La réconciliation : un résultat processuel avec ses exigences et ses étapes

L’on parle souvent de triptyque vérité-justice-réconciliation. La réconciliation est par conséquent conditionnée par la vérité et la justice. L’on ne peut donc pas aboutir à la réconciliation en escamotant les étapes de la vérité et de la justice. En tout état de cause, à bien des égards, le prêche que les inconditionnels de la CODER est en train de faire contrevient à la logique de la recherche d’une réconciliation nationale. Il ne s’agit pas de mettre en place des mécanismes justes institutionnels pour organiser une cérémonie de pardon de façade à l’instar de celle de mars 2001 sous la compaorose. Il faut plutôt œuvrer à l’émulation d’un esprit de pardon et de volonté de se réconcilier. Et là, il va falloir y travailler en assumant ses responsabilités, ses torts en toute humilité.

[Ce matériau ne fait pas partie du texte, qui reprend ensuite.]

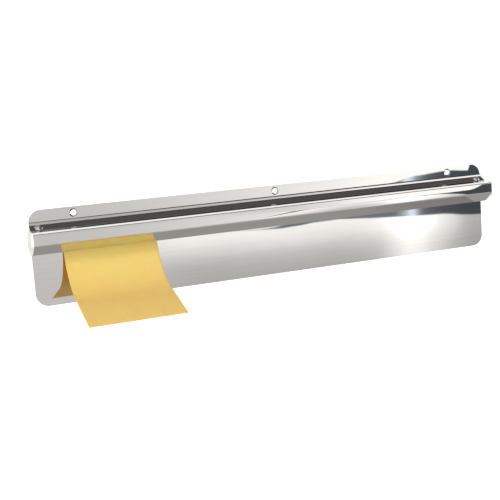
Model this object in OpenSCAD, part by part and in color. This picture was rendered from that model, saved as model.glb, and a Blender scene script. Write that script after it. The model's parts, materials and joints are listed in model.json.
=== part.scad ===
// Wall-mounted order-ticket rail: a steel back plate carries a folded channel whose slanted floor
// and the plate form a wedge. A row of glass marbles rests in the wedge and grips any paper that is
// pushed up behind the lip. The ends are closed by riveted plastic caps.
//
// Frame: +X to the viewer's right along the rail, +Z up, the wall at y = 0 and the viewer at -Y.
// The origin is the middle of the face that lies on the wall.

/* [Back plate] */
// Width of the back plate
plate_w = 457; // [300:1:600]
// Height of the back plate
plate_h = 83.2; // [80:0.1:120]
// Thickness of the back plate's steel
plate_t = 1; // [0.8:0.1:1.5]
// Radius of the back plate's corners
corner_r = 11; // [4:0.5:15]

/* [Screw holes] */
// Diameter of each screw hole
hole_d = 5; // [4:0.1:5.5]
// Diameter of the countersunk rim of each hole
hole_rim_d = 7.4; // [6:0.1:8]
// Depth of the countersunk rim
hole_rim_depth = 0.5; // [0.3:0.1:0.6]
// Distance from the plate's top edge down to the hole centres
hole_drop = 5.4; // [4.5:0.1:5.5]
// Distance from the plate's ends to the outer hole centres
hole_inset = 39; // [20:1:100]

/* [Rail channel] */
// Thickness of the channel's steel
rail_t = 0.6; // [0.5:0.1:0.8]
// How far the nose stands out from the plate
rail_depth = 19.2; // [18.5:0.1:21]
// Distance from the plate's top edge down to the flange's top edge
flange_drop = 10.3; // [10:0.1:11]
// Height of the flange that lies on the plate
flange_h = 1.7; // [1.6:0.1:2]
// How far the sloping roof reaches out from the plate
roof_depth = 7.6; // [7:0.1:8]
// How far the sloping roof falls
roof_fall = 5.1; // [4.8:0.1:5.4]
// Height of the upright front face
front_h = 11.5; // [10.5:0.1:12]
// How far the slanted floor falls from the front face to the lip
floor_fall = 8.9; // [8.5:0.1:9.5]
// Distance from the plate to the outer edge of the lip
lip_depth = 7.2; // [6.5:0.1:8]
// Inside radius of the bends at the roof's top, the roof's foot, the nose and the floor
bend_radii = [1.2, 1.5, 1, 1]; // [0.8:0.1:1.5]

/* [End caps] */
// How far the plug reaches into the channel
plug_l = 12; // [11:0.5:20]
// Play between the plug and the channel
plug_play = 0.15; // [0.1:0.05:0.25]
// How far the domed face stands out from the channel's end
dome_h = 3.6; // [2.5:0.1:5]
// Radius of the domed face
dome_r = 34.5; // [30:0.5:60]

/* [Rivets] */
// Distance from the channel's ends to the rivets
rivet_inset = 7.5; // [6:0.1:8]
// Diameter of the rivet's head
rivet_head_d = 7.2; // [6:0.1:7.2]
// Height of the rivet's head
rivet_head_h = 1.4; // [1:0.1:1.6]
// Diameter of the rivet's shank
rivet_d = 3.2; // [3:0.1:3.4]
// Length of the shank below the head
rivet_l = 4; // [3:0.1:4.2]

/* [Marbles] */
// Diameter of the marbles
marble_d = 14; // [13.5:0.1:14.2]
// Play between neighbouring marbles
marble_play = 0.3; // [0.2:0.1:0.6]

/* [Order ticket] */
// Width of the ticket
ticket_w = 83.5; // [50:0.5:100]
// Thickness of the ticket's stand-in solid
ticket_t = 0.2; // [0.15:0.05:0.3]
// Middle of the ticket along the rail
ticket_x = -160; // [-160:1:160]
// Distance from the plate's top edge down to the ticket's top edge
ticket_drop = 21; // [20.5:0.1:22]
// Length that stays flat on the plate before the curl starts
ticket_flat = 4.8; // [4:0.1:6]
// Radius of the ticket's curl
curl_r = 53; // [45:1:60]
// How far the curl turns away from the plate
curl_angle = 70; // [40:1:75]
// Straight length below the curl
ticket_tail = 44.5; // [20:0.5:60]

/* [Hidden] */
$fn = 48;
// Overlap that lets one cut run cleanly through a face
cut = 1;
// Gap kept between pieces that would otherwise touch
touch = 0.1;
// Largest turn between two points of a rounded bend, in degrees
bend_step = 6;

// Heights above the plate's middle, from the top edge down
top_z = plate_h / 2;
hole_z = top_z - hole_drop;
flange_z = top_z - flange_drop;
roof_z = flange_z - flange_h;
shelf_z = roof_z - roof_fall;
floor_z = shelf_z - front_h;
lip_z = floor_z - floor_fall;
ticket_z = top_z - ticket_drop;

// Outer corners of the channel's section, as [y, z]
flange_edge = in_front(rail_t, flange_z);
roof_top = in_front(rail_t, roof_z);
roof_foot = in_front(roof_depth, shelf_z);
nose_top = in_front(rail_depth, shelf_z);
nose_foot = in_front(rail_depth, floor_z);
lip_edge = in_front(lip_depth, lip_z);

// The section from the flange's edge down to the lip, with the channel's inside to the path's left
rail_path = [flange_edge, roof_top, roof_foot, nose_top, nose_foot, lip_edge];

// Radii of the channel's outer surface at those bends
rail_radii = bend_radii + [0, 0, rail_t, rail_t];

// The same section closed along the plate, which starts and ends half-way up the plate
cap_middle = in_front(-rail_t, (roof_z + lip_z) / 2);
cap_top = in_front(-rail_t, roof_z + rail_t);
cap_foot = in_front(-rail_t, lip_z);
cap_path = [cap_middle, cap_top, roof_foot, nose_top, nose_foot, lip_edge, cap_foot, cap_middle];
cap_corner_r = 2;
// How far the middle of the domed face lies above the middle of the nose
dome_rise = 1;
cap_radii = [cap_corner_r, rail_radii[1], rail_radii[2], rail_radii[3], cap_corner_r, cap_corner_r];

// Direction up the slanted floor, and the direction square to it that points into the channel
floor_up = unit(nose_foot - lip_edge);
floor_normal = [floor_up[1], -floor_up[0]];

// Front face of the ticket from its top edge down: flat, curl, tail
curl_tangent = curl_r * tan(curl_angle / 2);
ticket_top = in_front(touch + ticket_t, ticket_z);
ticket_corner = ticket_top - [0, ticket_flat + curl_tangent];
ticket_path = [
    ticket_top,
    ticket_corner,
    ticket_corner - (curl_tangent + ticket_tail) * [sin(curl_angle), cos(curl_angle)]
];

// Marbles rest against the plate and the slanted floor
marble_r = marble_d / 2;
marble_pitch = marble_d + marble_play;
marble_count = floor((plate_w - 2 * plug_l) / marble_pitch);
marble_y = in_front(marble_r + touch, 0)[0];
marble_seat = [
    marble_y,
    lip_z + (rail_t + marble_r + touch - (marble_y - lip_edge[0]) * floor_normal[0]) / floor_normal[1]
];
// How far the ticket pushes a marble up the slanted floor
ticket_push = (ticket_t + 2 * touch) / abs(floor_up[0]);
// How far beyond the ticket's edges a marble's middle can be and still rest on it
ticket_margin = marble_r / 2;

// The rivets go square through the middle of the sloping roof
roof_middle = (roof_top + roof_foot) / 2;
roof_angle = heading(rail_path, 1) + 180;
rivet_bore_d = rivet_d + touch;
recess_d = 1.8;
recess_depth = rivet_head_h / 2;
head_overlap = rivet_head_h / 4;
rivet_dome_r = (pow(rivet_head_d / 2, 2) + pow(rivet_head_h, 2)) / (2 * rivet_head_h);

MARBLES = [for (i = [1 : marble_count]) str("marble_", i < 10 ? "0" : "", i)];

// A point at a distance in front of the plate and at a height, as [y, z]
function in_front(distance, z) = [-plate_t - distance, z];

function unit(v) = v / norm(v);

// Heading of the path's stretch from corner i to corner i + 1, in degrees
function heading(path, i) = atan2(path[i + 1][1] - path[i][1], path[i + 1][0] - path[i][0]);

// Change of heading at corner i, positive to the left
function turn(path, i) =
    let (change = heading(path, i) - heading(path, i - 1))
    change > 180 ? change - 360 : change < -180 ? change + 360 : change;

// Unit vector to the left of a heading
function left(angle) = [-sin(angle), cos(angle)];

// Centre of the round bend of radius r at corner i
function bend_centre(path, i, r) =
    path[i] + r / cos(turn(path, i) / 2) * unit(unit(path[i - 1] - path[i]) + unit(path[i + 1] - path[i]));

// Points round the bend at corner i, on the surface that lies shift to the path's left
function bend_points(path, i, r, shift) =
    let (bend = turn(path, i), steps = ceil(abs(bend) / bend_step))
    [
        for (k = [0 : steps])
            bend_centre(path, i, r)
            + (shift - sign(bend) * r) * left(heading(path, i - 1) + bend * k / steps)
    ];

// The surface that lies shift to the left of a path whose inner corners are rounded with radii
function surface_points(path, radii, shift) =
    let (last = len(path) - 1)
    concat(
        [path[0] + shift * left(heading(path, 0))],
        [for (i = [1 : last - 1]) each bend_points(path, i, radii[i - 1], shift)],
        [path[last] + shift * left(heading(path, last - 1))]
    );

// Extrudes a shape drawn in the y-z section along x, centred on x = 0
module along_x(length) {
    rotate([90, 0, 90]) linear_extrude(length, center = true) children();
}

// A folded sheet: the strip between a path and the surface to its left, as wide as width
module folded_sheet(path, radii, thickness, width) {
    back = surface_points(path, radii, thickness);
    along_x(width)
        polygon(concat(surface_points(path, radii, 0), [for (i = [len(back) - 1 : -1 : 0]) back[i]]));
}

// Places a shape at the middle of the roof at one end (side -1 or 1), with +Z square out of the roof
module on_roof(side) {
    translate([side * (plate_w / 2 - rivet_inset), roof_middle[0], roof_middle[1]])
        rotate([roof_angle, 0, 0])
        children();
}

// Steel back plate with round corners and a row of countersunk screw holes
module back_plate() {
    color("silver")
        difference() {
            union() {
                for (size = [[plate_w, plate_h - 2 * corner_r], [plate_w - 2 * corner_r, plate_h]])
                    translate([-size[0] / 2, -plate_t, -size[1] / 2]) cube([size[0], plate_t, size[1]]);
                for (x = [-1, 1], z = [-1, 1])
                    translate([x * (plate_w / 2 - corner_r), 0, z * (plate_h / 2 - corner_r)])
                        rotate([90, 0, 0]) cylinder(r = corner_r, h = plate_t);
            }
            for (side = [-1 : 1])
                translate([side * (plate_w / 2 - hole_inset), 0, hole_z]) screw_hole();
        }
}

// Straight hole through the plate, opening into a shallow cone at the front
module screw_hole() {
    rotate([90, 0, 0]) {
        translate([0, 0, -cut]) cylinder(d = hole_d, h = plate_t + 2 * cut);
        translate([0, 0, plate_t - hole_rim_depth]) cylinder(d1 = hole_d, d2 = hole_rim_d, h = hole_rim_depth);
    }
}

// Folded steel channel: flange, sloping roof, shelf, front face and slanted floor
module rail_channel() {
    color("gainsboro")
        difference() {
            folded_sheet(rail_path, rail_radii, rail_t, plate_w);
            for (side = [-1, 1])
                on_roof(side) translate([0, 0, -rail_t - cut]) cylinder(d = rivet_bore_d, h = rail_t + 2 * cut);
        }
}

// The channel's closed section, drawn in by inset all round and length long, starting at x
module cap_slab(x, length, inset) {
    translate([x + length / 2, 0, 0]) along_x(length) polygon(surface_points(cap_path, cap_radii, inset));
}

// Moulded cap for the right-hand end: a plug in the channel and a domed face over its end
module end_cap() {
    end_x = plate_w / 2;
    dome_middle = in_front(rail_depth / 2, (shelf_z + lip_z) / 2 + dome_rise);
    color("ivory")
        difference() {
            union() {
                cap_slab(end_x - plug_l, plug_l + touch, rail_t + plug_play);
                intersection() {
                    cap_slab(end_x + touch, dome_h, plug_play);
                    translate([end_x + dome_h - dome_r, dome_middle[0], dome_middle[1]])
                        sphere(r = dome_r, $fn = 96);
                }
            }
            on_roof(1) translate([0, 0, -rivet_l - touch]) cylinder(d = rivet_bore_d, h = rivet_l);
        }
}

module end_cap_left() {
    mirror([1, 0, 0]) end_cap();
}

module end_cap_right() {
    end_cap();
}

// Two drive rivets, each a domed head with a small recess and a shank through the roof into the plug
module end_rivets() {
    color("lightgray")
        for (side = [-1, 1])
            on_roof(side) {
                difference() {
                    intersection() {
                        translate([0, 0, rivet_head_h - rivet_dome_r]) sphere(r = rivet_dome_r);
                        cylinder(d = rivet_head_d, h = rivet_head_h);
                    }
                    translate([0, 0, rivet_head_h - recess_depth]) cylinder(d = recess_d, h = rivet_head_h);
                }
                translate([0, 0, -rivet_l]) cylinder(d = rivet_d, h = rivet_l + head_overlap);
            }
}

// Paper ticket held by the marbles: flat on the plate at the top, curling forward below the lip
module order_ticket() {
    color("khaki")
        translate([ticket_x, 0, 0]) folded_sheet(ticket_path, [curl_r], ticket_t, ticket_w);
}

// Glass marble number i from the left, resting in the wedge or on the ticket's front
module marble(i) {
    x = (i - (marble_count + 1) / 2) * marble_pitch;
    on_ticket = abs(x - ticket_x) < ticket_w / 2 + ticket_margin;
    seat = marble_seat + (on_ticket ? ticket_push : 0) * floor_up;
    color("lightblue") translate([x, seat[0], seat[1]]) sphere(d = marble_d);
}

back_plate();
rail_channel();
end_cap_left();
end_cap_right();
end_rivets();
order_ticket();
for (i = [1 : marble_count])
    marble(i);
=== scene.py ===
"""Looks for the wall-mounted order-ticket rail: steel, plastic caps, glass marbles and a paper ticket.

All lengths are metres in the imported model's frame: +X along the rail, +Z up, and the viewer at -Y.
"""

import json
import math

import bpy
from mathutils import Matrix, Vector


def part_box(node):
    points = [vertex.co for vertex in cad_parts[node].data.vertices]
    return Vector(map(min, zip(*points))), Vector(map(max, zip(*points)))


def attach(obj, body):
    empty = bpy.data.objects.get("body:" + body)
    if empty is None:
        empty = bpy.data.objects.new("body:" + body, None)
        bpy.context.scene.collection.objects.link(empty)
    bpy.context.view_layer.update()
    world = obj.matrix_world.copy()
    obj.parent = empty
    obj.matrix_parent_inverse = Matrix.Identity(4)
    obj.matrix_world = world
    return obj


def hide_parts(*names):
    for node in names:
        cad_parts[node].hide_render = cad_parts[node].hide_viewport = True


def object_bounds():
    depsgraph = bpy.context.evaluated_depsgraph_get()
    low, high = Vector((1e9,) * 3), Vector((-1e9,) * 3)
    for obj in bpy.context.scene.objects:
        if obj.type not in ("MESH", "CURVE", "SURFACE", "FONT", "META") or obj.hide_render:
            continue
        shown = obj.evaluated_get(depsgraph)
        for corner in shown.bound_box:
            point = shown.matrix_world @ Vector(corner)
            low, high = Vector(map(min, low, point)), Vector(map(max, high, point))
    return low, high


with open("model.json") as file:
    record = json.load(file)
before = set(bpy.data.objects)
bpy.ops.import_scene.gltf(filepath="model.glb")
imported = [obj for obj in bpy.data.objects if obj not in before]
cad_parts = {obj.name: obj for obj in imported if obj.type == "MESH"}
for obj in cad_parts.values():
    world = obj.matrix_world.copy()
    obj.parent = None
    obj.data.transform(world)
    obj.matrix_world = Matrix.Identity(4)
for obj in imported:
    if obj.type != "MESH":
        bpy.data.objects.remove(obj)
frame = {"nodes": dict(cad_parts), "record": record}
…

La réconciliation sera impossible tant qu’il n’y aura pas de reconnaissance des fautes posées. La réconciliation sera vaine tant que les bourreaux refuseront de battre leur coulpe et se feront passer pour les victimes des vraies victimes. Le souvenir amer des circonstances de l’insurrection et de la résistance au coup d’Etat du RSP est encore si vivace, d’où la nécessité que ceux qui ont été à l’origine des séismes politiques fassent profil bas. Ils devront en amont reconnaître leurs torts, les regretter et demander pardon avant de prêcher la réconciliation. «Les erreurs sont toujours pardonnables, seulement si celui qui les a commises a le courage de les admettre» (Bruce Lee).